→ TASK OBJECTIVE
Return a copy of each line that holds the string "part".
-------- RAW DATA --------
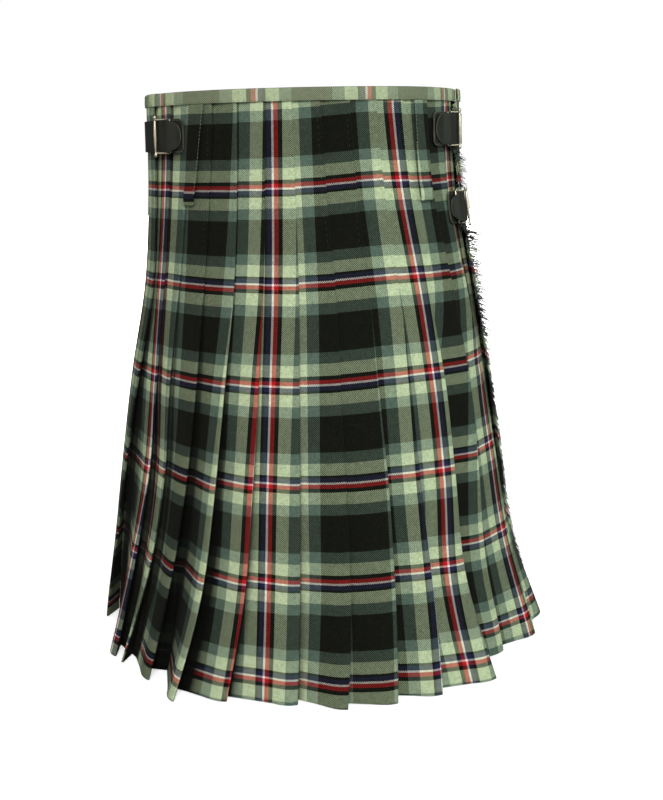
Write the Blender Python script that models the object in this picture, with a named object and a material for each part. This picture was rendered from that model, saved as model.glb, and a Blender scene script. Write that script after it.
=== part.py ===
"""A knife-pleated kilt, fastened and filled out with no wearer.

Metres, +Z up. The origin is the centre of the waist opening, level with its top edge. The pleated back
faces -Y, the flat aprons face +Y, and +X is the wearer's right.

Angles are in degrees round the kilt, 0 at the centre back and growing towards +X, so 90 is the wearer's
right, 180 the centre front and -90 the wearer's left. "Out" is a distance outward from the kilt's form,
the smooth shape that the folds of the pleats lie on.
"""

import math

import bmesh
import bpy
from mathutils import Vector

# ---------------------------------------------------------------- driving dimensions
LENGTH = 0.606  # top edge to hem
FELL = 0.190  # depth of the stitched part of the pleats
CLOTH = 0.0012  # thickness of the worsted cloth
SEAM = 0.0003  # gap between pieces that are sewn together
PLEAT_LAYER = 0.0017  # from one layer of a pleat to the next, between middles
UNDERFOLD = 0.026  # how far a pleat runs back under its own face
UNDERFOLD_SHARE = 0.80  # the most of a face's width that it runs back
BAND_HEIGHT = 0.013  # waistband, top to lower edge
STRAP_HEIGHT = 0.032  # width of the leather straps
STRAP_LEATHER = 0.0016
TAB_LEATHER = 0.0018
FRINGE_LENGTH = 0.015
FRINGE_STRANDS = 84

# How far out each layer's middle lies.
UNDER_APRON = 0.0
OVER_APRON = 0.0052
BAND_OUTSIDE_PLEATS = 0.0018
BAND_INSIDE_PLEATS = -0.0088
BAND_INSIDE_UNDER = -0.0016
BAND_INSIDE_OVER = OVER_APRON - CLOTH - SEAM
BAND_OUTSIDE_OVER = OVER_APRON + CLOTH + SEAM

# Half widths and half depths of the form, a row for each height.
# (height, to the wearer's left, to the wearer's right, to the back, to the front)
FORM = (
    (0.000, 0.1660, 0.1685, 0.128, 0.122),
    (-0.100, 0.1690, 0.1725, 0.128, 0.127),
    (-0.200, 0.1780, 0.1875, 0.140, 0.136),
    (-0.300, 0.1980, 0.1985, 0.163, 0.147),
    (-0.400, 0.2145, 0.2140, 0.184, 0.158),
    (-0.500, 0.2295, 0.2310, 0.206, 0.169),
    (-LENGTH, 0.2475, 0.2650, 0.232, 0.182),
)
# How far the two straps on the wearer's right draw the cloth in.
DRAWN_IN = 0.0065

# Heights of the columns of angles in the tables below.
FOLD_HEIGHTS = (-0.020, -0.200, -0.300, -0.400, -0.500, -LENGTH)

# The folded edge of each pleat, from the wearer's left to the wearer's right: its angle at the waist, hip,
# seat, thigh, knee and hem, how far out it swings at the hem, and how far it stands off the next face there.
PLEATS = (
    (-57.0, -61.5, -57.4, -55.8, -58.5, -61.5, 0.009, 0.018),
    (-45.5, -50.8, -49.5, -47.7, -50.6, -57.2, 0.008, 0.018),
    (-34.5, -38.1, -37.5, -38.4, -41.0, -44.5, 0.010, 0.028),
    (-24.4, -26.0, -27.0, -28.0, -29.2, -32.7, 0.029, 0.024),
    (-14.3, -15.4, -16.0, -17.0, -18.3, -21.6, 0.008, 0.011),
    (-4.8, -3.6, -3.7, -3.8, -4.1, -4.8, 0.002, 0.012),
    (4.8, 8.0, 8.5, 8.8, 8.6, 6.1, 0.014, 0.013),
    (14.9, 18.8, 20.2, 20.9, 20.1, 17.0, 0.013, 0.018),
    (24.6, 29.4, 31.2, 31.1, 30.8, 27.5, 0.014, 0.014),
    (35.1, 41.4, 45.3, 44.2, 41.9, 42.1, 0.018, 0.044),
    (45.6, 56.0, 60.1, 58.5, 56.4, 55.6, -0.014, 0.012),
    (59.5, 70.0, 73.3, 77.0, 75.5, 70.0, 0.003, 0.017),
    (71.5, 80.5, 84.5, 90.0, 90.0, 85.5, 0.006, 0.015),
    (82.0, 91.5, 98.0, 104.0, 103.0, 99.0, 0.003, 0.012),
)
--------
→ THE SOLUTION
Write the Blender Python script that models the object in this picture, with a named object and a material for each part. This picture was rendered from that model, saved as model.glb, and a Blender scene script. Write that script after it.
=== part.py ===
FELL = 0.190  # depth of the stitched part of the pleats